Short exercise |
Output all of the data below exactly as given.
== == ==
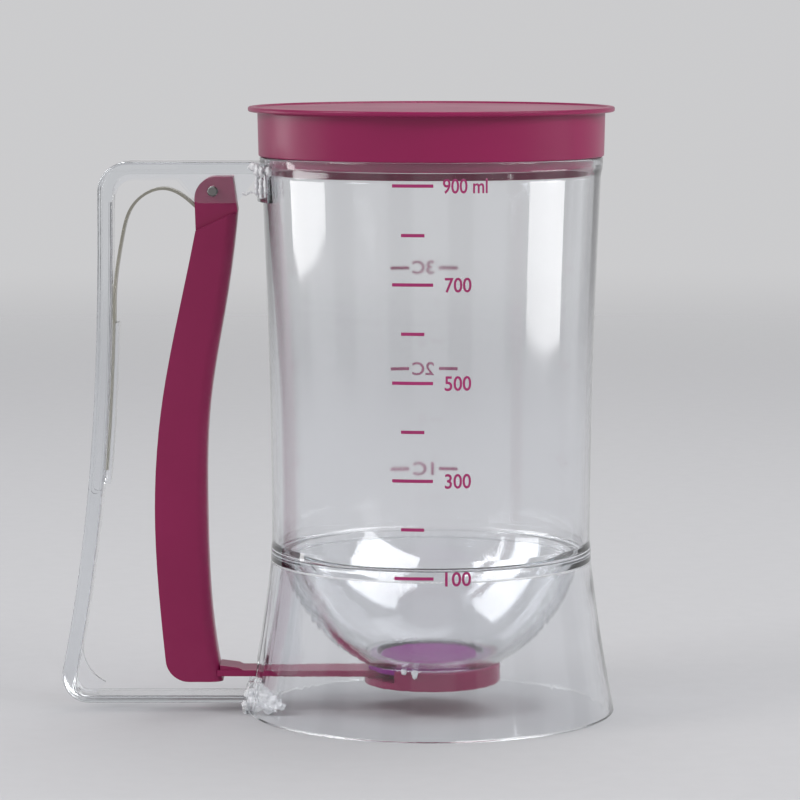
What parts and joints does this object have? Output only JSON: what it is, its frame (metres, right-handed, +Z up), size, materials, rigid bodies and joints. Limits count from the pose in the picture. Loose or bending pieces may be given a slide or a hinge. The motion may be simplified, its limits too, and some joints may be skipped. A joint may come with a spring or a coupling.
{
  "type": "batter dispenser",
  "caption": "Clear batter dispenser jug on a flared skirt, with a push-in lid and a squeeze lever in its handle that swings a round valve open under the outlet.",
  "frame": {"origin": "centre of the ring that the skirt stands on, on the jug's own axis", "axes": "+Z up along the jug's axis, -X towards the handle, -Y towards the wall with the printed volume scale"},
  "size_m": [0.1651, 0.1098, 0.1805],
  "materials": {
    "clear_plastic": "clear, glossy moulded plastic with a slightly cool tint at its edges",
    "burgundy_plastic": "opaque magenta-burgundy moulded plastic, satin gloss",
    "violet_seal": "soft violet silicone, matt",
    "steel_pin": "plain drawn steel",
    "spring_steel": "rolled stainless strip, bright"
  },
  "bodies": {
    "dispenser_body": {"jug": "clear_plastic", "bowl": "clear_plastic", "base_skirt": "clear_plastic", "handle_frame": "clear_plastic", "pivot_pin": "steel_pin", "return_spring": "spring_steel"},
    "squeeze_lever": {"lever": "burgundy_plastic", "valve_cup": "burgundy_plastic", "valve_seal": "violet_seal"},
    "lid_cap": {"lid": "burgundy_plastic"}
  },
  "joints": [
    {"name": "lever_squeeze", "type": "hinge", "parent": "dispenser_body", "child": "squeeze_lever", "pos_m": [-0.0645, 0, 0.1557], "axis": [0, 1, 0], "range_deg": [0, 6.4], "stiffness_Nm_per_rad": 2.5, "springref_deg": -4.58, "deforming": ["return_spring"]},
    {"name": "lid_lift", "type": "slide", "parent": "dispenser_body", "child": "lid_cap", "axis": [0, 0, 1], "range_m": [0, 0.03]}
  ]
}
== == ==
Answer to this exercise |
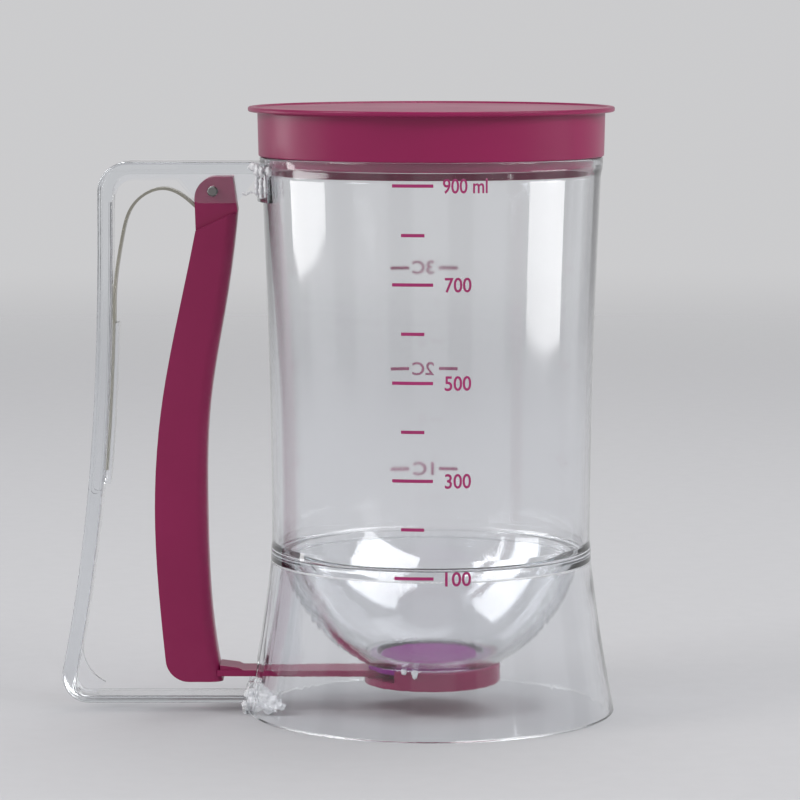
What parts and joints does this object have? Output only JSON: what it is, its frame (metres, right-handed, +Z up), size, materials, rigid bodies and joints. Limits count from the pose in the picture. Loose or bending pieces may be given a slide or a hinge. The motion may be simplified, its limits too, and some joints may be skipped. A joint may come with a spring or a coupling.
{
  "type": "batter dispenser",
  "caption": "Clear batter dispenser jug on a flared skirt, with a push-in lid and a squeeze lever in its handle that swings a round valve open under the outlet.",
  "frame": {"origin": "centre of the ring that the skirt stands on, on the jug's own axis", "axes": "+Z up along the jug's axis, -X towards the handle, -Y towards the wall with the printed volume scale"},
  "size_m": [0.1651, 0.1098, 0.1805],
  "materials": {
    "clear_plastic": "clear, glossy moulded plastic with a slightly cool tint at its edges",
    "burgundy_plastic": "opaque magenta-burgundy moulded plastic, satin gloss",
    "violet_seal": "soft violet silicone, matt",
    "steel_pin": "plain drawn steel",
    "spring_steel": "rolled stainless strip, bright"
  },
  "bodies": {
    "dispenser_body": {"jug": "clear_plastic", "bowl": "clear_plastic", "base_skirt": "clear_plastic", "handle_frame": "clear_plastic", "pivot_pin": "steel_pin", "return_spring": "spring_steel"},
    "squeeze_lever": {"lever": "burgundy_plastic", "valve_cup": "burgundy_plastic", "valve_seal": "violet_seal"},
    "lid_cap": {"lid": "burgundy_plastic"}
  },
  "joints": [
    {"name": "lever_squeeze", "type": "hinge", "parent": "dispenser_body", "child": "squeeze_lever", "pos_m": [-0.0645, 0, 0.1557], "axis": [0, 1, 0], "range_deg": [0, 6.4], "stiffness_Nm_per_rad": 2.5, "springref_deg": -4.58, "deforming": ["return_spring"]},
    {"name": "lid_lift", "type": "slide", "parent": "dispenser_body", "child": "lid_cap", "axis": [0, 0, 1], "range_m": [0, 0.03]}
  ]
}